# Tired



## Mrs.Lonely (Apr 11, 2016)

So a lot has been going on for awhile now but when you live with a great mother in law in her home and family a 1000 miles away you have to shut your mouth until a place becomes available. My husband is a mess he and my daughter hate each other and she is a teenager......he leaves the house everyday before she comes home so he doesn't have to deal with her and in doing that I'm stuck after working hard all day cant get a break all I want is to come home to a happy home. For a long time I realized the only way that is going to happen is if I leave him and its just my daughter and I......Little does he know as soon as I can I'm leaving, he thinks I'm okay with this that I wont go anywhere, so I know its going to really hurt when I'm gone.... I just need a life of my own on my own.....so much more to this story then I'm explaining


----------



## aine (Feb 15, 2014)

Why is your H a mess?

Why does your daughter (age?) and H hate each other?

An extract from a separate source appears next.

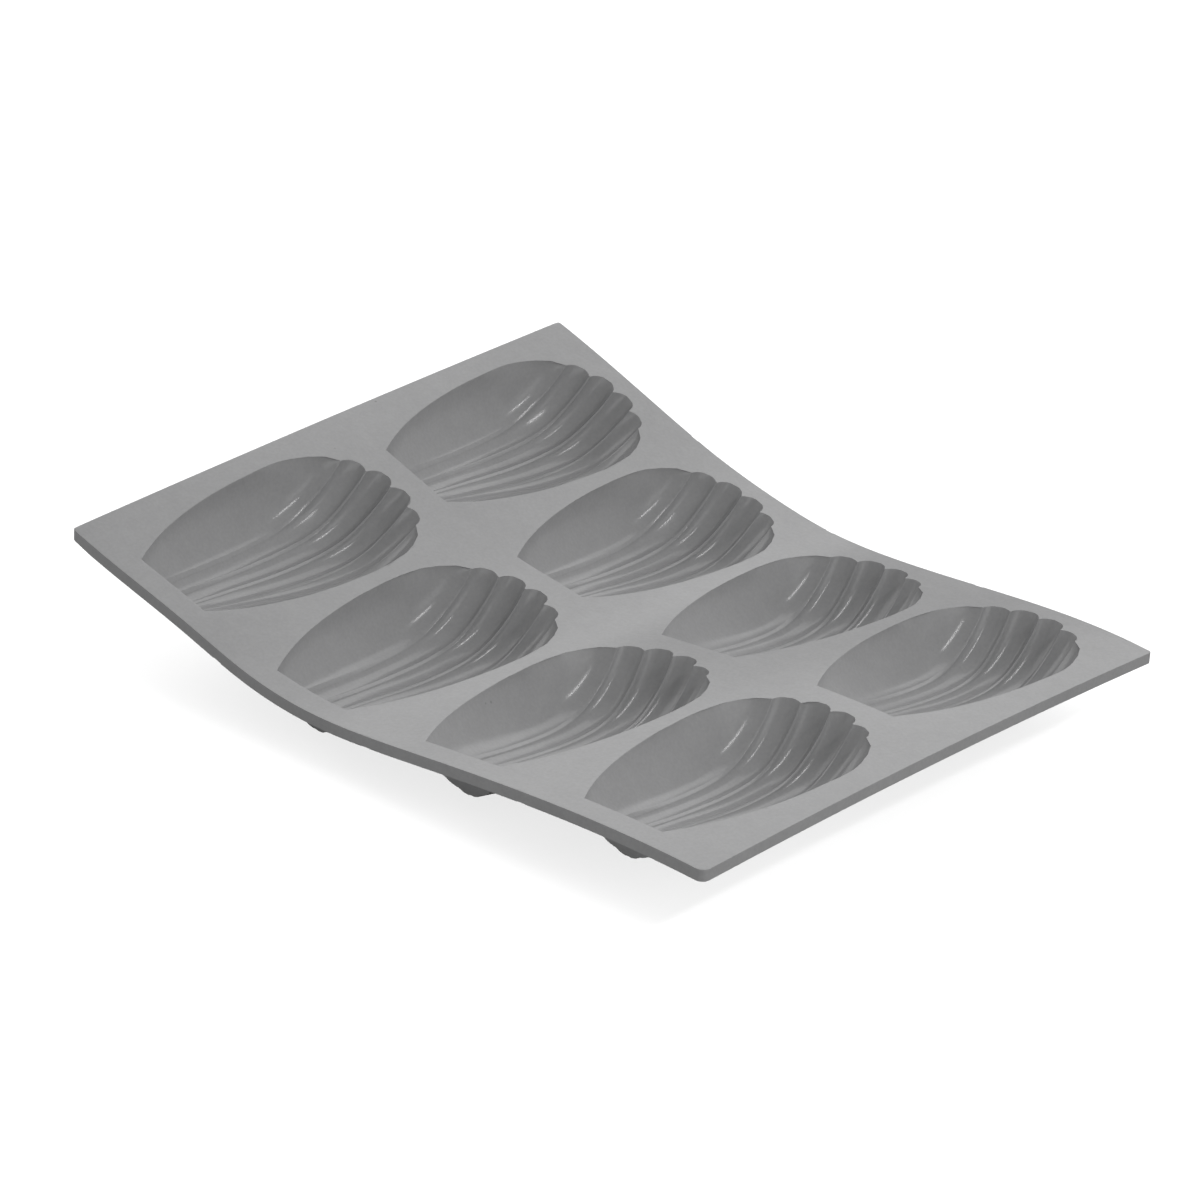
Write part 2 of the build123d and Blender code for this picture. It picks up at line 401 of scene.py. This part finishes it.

What happened to your first H?


----------



## Happilymarried25 (Mar 19, 2014)

I agree, it sound like he has checked out of the marriage. He is never home. Second marriages have a high divorce rate mostly because of conflicts with the children. I would move out and just be with your daughter. Choose your daughter over your husband. You will always have your daughter but spouses come and go.


----------



## DanielleBennett (Oct 9, 2015)

I think you should tell your husband how you are feeling and that you are considering a divorce. Maybe you all need family counseling, there is something going on between your husband and your daughter that needs to be fixed.


----------